Among her compatriots, this dignity will perhaps gain her as many admirers as the excellence she manifested in exorcising Beijing. They led throughout, gradually stretching an advantage over the Australians in the adjacent lane, and while their pursuers hung tough in the closing 500, there was always more than a length in it. “I knew we had it won,” Watkins said later. “There was no way anything could go wrong if we stayed calm, so we had time to enjoy it.”

Not that those few seconds, for her partner, could begin to absorb so many years of yearning. It may take as many years again to do so: to review the climax of her career in more positive terms than release, relief, reprieve; or to master, conceivably, that dreadful human instinct for discovering a questioning vacuum even in satisfying so consuming an ambition. “It will take a long time to sink in,” Grainger said. “But out on that podium I think we both knew how special it was. It was the fulfilment of a lot of hard work, a lot of blood, sweat and tears.”

And the one certainty now is that retirement after Beijing would have condemned her to an eternal, restless hankering. “As a person, I’d still have been secure, safe, normal – ish,” she said. “But as an athlete it would always have been the one I didn’t get. To win any Olympic medal is a phenomenal achievement in itself. But I had three that were, for me, not the right colour. And ever since Anna and I got in a boat together I knew that we had the potential to be best in the world.”

That synergy has now vindicated her decision to persevere. “I did seriously consider what to do after Beijing,” she admitted. “I think on one level, I decided very quickly. But as much as anything I needed space. It was a tough result and I wanted to make sure, if I was to carry on, that it would be for the right reasons.”

Mercilessly, if inevitably, she was already being asked the same question now. Might they defend their prize in Rio, or was its consummation also the end of the partnership? “That’s the only sad thought of the day – that it could be,” Watkins said. “But you can’t plan because you don’t know what’s going to happen. Lives change after Olympics. We’re going to give ourselves time.”

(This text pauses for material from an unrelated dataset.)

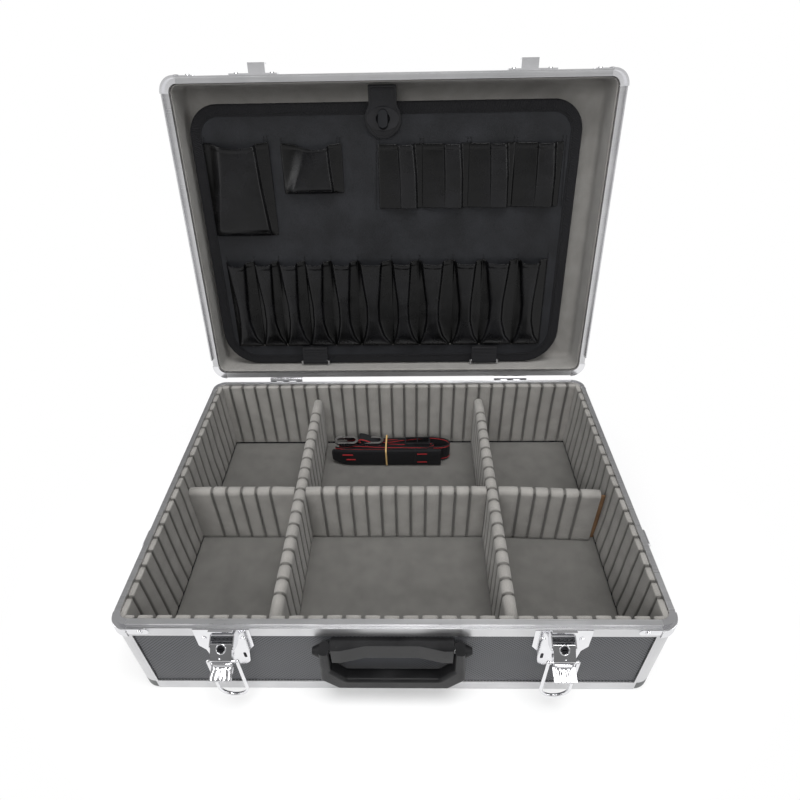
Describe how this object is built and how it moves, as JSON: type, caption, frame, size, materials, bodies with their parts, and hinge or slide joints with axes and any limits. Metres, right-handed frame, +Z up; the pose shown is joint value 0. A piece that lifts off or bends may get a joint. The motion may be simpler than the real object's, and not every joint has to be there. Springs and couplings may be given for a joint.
{
  "type": "aluminum attache case",
  "caption": "Aluminum-framed attache case with padded base, lift-out dividers, hinged lid with tilting tool pallet, toggle latches, folding handle, carrying rings and a folded shoulder strap.",
  "frame": {"origin": "centre of the underside of the base", "axes": "+X to the user's right, +Y to the back where the lid is hinged, +Z up; the latches and handle are on the -Y side"},
  "size_m": [0.4722, 0.4664, 0.4411],
  "materials": {
    "aluminium": "satin anodised profile with fine lengthwise bands",
    "chrome": "bright plated pressed steel",
    "panel": "dark grey embossed covering on board",
    "corner_plastic": "grey moulded plastic",
    "foam": "beige-grey knitted cloth over foam",
    "lid_cloth": "thin grey-beige cloth lining",
    "handle_plastic": "textured black",
    "bracket_plastic": "smooth black",
    "steel": "plain",
    "leatherette": "black leatherette",
    "webbing": "black ribbed webbing",
    "black_plastic": "smooth black",
    "hook_metal": "bright plated wire",
    "band": "tan elastic"
  },
  "bodies": {
    "base": {"base_bottom_panel": "panel", "base_long_panels": "panel", "base_side_panels": "panel", "base_edge_frame": "aluminium", "base_corner_feet": "corner_plastic", "base_corner_posts": "aluminium", "base_rim": "aluminium", "base_rim_caps": "chrome", "base_wall_liner": "foam", "base_floor_pad": "foam", "base_rivets": "chrome", "hinge_base_leaves": "chrome", "hinge_pins": "chrome", "handle_bracket": "bracket_plastic", "handle_pins": "steel", "latch_plates": "chrome", "latch_pins": "chrome", "ring_anchors": "chrome"},
    "lid": {"lid_panel": "panel", "lid_long_panels": "panel", "lid_side_panels": "panel", "lid_edge_frame": "aluminium", "lid_corner_feet": "corner_plastic", "lid_corner_posts": "aluminium", "lid_rim": "aluminium", "lid_rim_caps": "chrome", "lid_liner_walls": "lid_cloth", "latch_hooks": "chrome", "lid_rivets": "chrome", "hinge_lid_leaves": "chrome", "pallet_rods": "steel"},
    "grip": {"handle_grip": "handle_plastic"},
    "lever_left": {"latch_lever_left": "chrome"},
    "lever_right": {"latch_lever_right": "chrome"},
    "lock_left": {"latch_lock_left": "chrome"},
    "lock_right": {"latch_lock_right": "chrome"},
    "bail_left": {"latch_bail_left": "chrome"},
    "bail_right": {"latch_bail_right": "chrome"},
    "ring_left": {"carry_ring_left": "chrome"},
    "ring_right": {"carry_ring_right": "chrome"},
    "pallet": {"pallet_board": "leatherette", "pallet_binding": "webbing", "pallet_pockets_lower": "leatherette", "pallet_pockets_upper": "leatherette", "pallet_pouches": "leatherette", "pallet_tabs": "webbing", "knob_plate": "black_plastic"},
    "knob": {"turn_knob": "black_plastic"},
    "strap": {"retaining_strap": "leatherette", "strap_eyelet": "black_plastic"},
    "long_divider_left": {"divider_long_left": "foam"},
    "long_divider_right": {"divider_long_right": "foam"},
    "cross_divider_left": {"divider_cross_left": "foam"},
    "cross_divider_middle": {"divider_cross_middle": "foam"},
    "cross_divider_right": {"divider_cross_right": "foam"},
    "shoulder_bundle": {"shoulder_strap": "webbing", "shoulder_pad": "webbing", "snap_hooks": "hook_metal", "strap_slider": "black_plastic", "strap_band": "band"}
  },
  "joints": [
    {"name": "lid_hinge", "type": "hinge", "parent": "base", "child": "lid", "pos_m": [0, 0.168, 0.10525], "axis": [-1, 0, 0], "range_deg": [-100, 0]},
    {"name": "handle_swing", "type": "hinge", "parent": "base", "child": "grip", "pos_m": [0, -0.1715, 0.079], "axis": [-1, 0, 0], "range_deg": [0, 90]},
    {"name": "latch_lever_left_swing", "type": "hinge", "parent": "base", "child": "lever_left", "pos_m": [-0.1375, -0.1715, 0.0865], "axis": [1, 0, 0], "range_deg": [0, 47]},
    {"name": "latch_bail_left_swing", "type": "hinge", "parent": "lever_left", "child": "bail_left", "pos_m": [-0.1375, -0.17928, 0.07651], "axis": [-1, 0, 0], "range_deg": [0, 225]},
    {"name": "latch_lock_left_turn", "type": "hinge", "parent": "lever_left", "child": "lock_left", "pos_m": [-0.1375, -0.1752, 0.08783], "axis": [0, -0.682, 0.7314], "range_deg": [0, 90]},
    {"name": "carry_ring_left_swing", "type": "hinge", "parent": "base", "child": "ring_left", "pos_m": [-0.2332, -0.07, 0.093], "axis": [0, 1, 0], "range_deg": [0, 170]},
    {"name": "latch_lever_right_swing", "type": "hinge", "parent": "base", "child": "lever_right", "pos_m": [0.1375, -0.1715, 0.0865], "axis": [1, 0, 0], "range_deg": [0, 47]},
    {"name": "latch_bail_right_swing", "type": "hinge", "parent": "lever_right", "child": "bail_right", "pos_m": [0.1375, -0.17928, 0.07651], "axis": [-1, 0, 0], "range_deg": [0, 225]},
    {"name": "latch_lock_right_turn", "type": "hinge", "parent": "lever_right", "child": "lock_right", "pos_m": [0.1375, -0.1752, 0.08783], "axis": [0, -0.682, 0.7314], "range_deg": [0, 90]},
    {"name": "carry_ring_right_swing", "type": "hinge", "parent": "base", "child": "ring_right", "pos_m": [0.2332, -0.07, 0.093], "axis": [0, -1, 0], "range_deg": [0, 170]},
    {"name": "pallet_tilt", "type": "hinge", "parent": "lid", "child": "pallet", "pos_m": [0, 0.18934, 0.11773], "axis": [1, 0, 0], "range_deg": [0, 5.6]},
    {"name": "knob_turn", "type": "hinge", "parent": "pallet", "child": "knob", "pos_m": [-0.011, 0.23471, 0.38999], "axis": [0, -0.9848, 0.1736], "range_deg": [-90, 0]},
    {"name": "strap_lift", "type": "hinge", "parent": "lid", "child": "strap", "pos_m": [-0.011, 0.24014, 0.42082], "axis": [-1, 0, 0], "range_deg": [0, 90]},
    {"name": "long_divider_left_lift", "type": "slide", "parent": "base", "child": "long_divider_left", "axis": [0, 0, 1], "range_m": [0, 0.095]},
    {"name": "long_divider_right_lift", "type": "slide", "parent": "base", "child": "long_divider_right", "axis": [0, 0, 1], "range_m": [0, 0.095]},
    {"name": "cross_divider_left_lift", "type": "slide", "parent": "base", "child": "cross_divider_left", "axis": [0, 0, 1], "range_m": [0, 0.095]},
    {"name": "cross_divider_middle_lift", "type": "slide", "parent": "base", "child": "cross_divider_middle", "axis": [0, 0, 1], "range_m": [0, 0.095]},
    {"name": "cross_divider_right_lift", "type": "slide", "parent": "base", "child": "cross_divider_right", "axis": [0, 0, 1], "range_m": [0, 0.095]},
    {"name": "shoulder_bundle_lift", "type": "slide", "parent": "base", "child": "shoulder_bundle", "axis": [0, 0, 1], "range_m": [0, 0.095]}
  ],
  "couplings": [
    {"joint": "strap_lift", "follows": "pallet_tilt", "ratio": 16},
    {"joint": "latch_bail_left_swing", "follows": "latch_lever_left_swing", "ratio": 4.787},
    {"joint": "latch_bail_right_swing", "follows": "latch_lever_right_swing", "ratio": 4.787}
  ]
}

“We were both aware that August 3 was this massive day in our history, when we would have to row the race of our lives,” Grainger agreed. “There’s no way we could think beyond it. It’s been very important, the whole way through, to live in the moment.”

In embarking on the uncharted waters ahead, it is not as if either woman will be short of oars. For one thing, both have a PhD to resume: Watkins, a Cambridge graduate, in mathematics; and Grainger, in jurisprudence, with a 100,000-word thesis on the punishment of homicide.

It would be as well, perhaps, not to admit how exceptional a face these women present to a watching world. However sheepishly, the host nation can receive any flattering inferences with due pride. On the water, at least, it is not as if they represent any aberration. As soon as she left the boat, Grainger was enveloped in a long, affectionate embrace from Sir Steve Redgrave.

“He knows what it means, and he’s been a rock,” she said. “The Olympic movement has come to mean so much to me, and that’s been a massive motivating drive for many years now. With that gold proving so elusive, I knew it was going to take something very special to win one. And, out of them all, I feel this one is the people’s medal. So many people have been behind me, and supported me, and wanted this for me as much as I have.”

Of these, however, most could only be behind Grainger in a figurative sense. There was only one exception, and now she wears a gold medal of her own.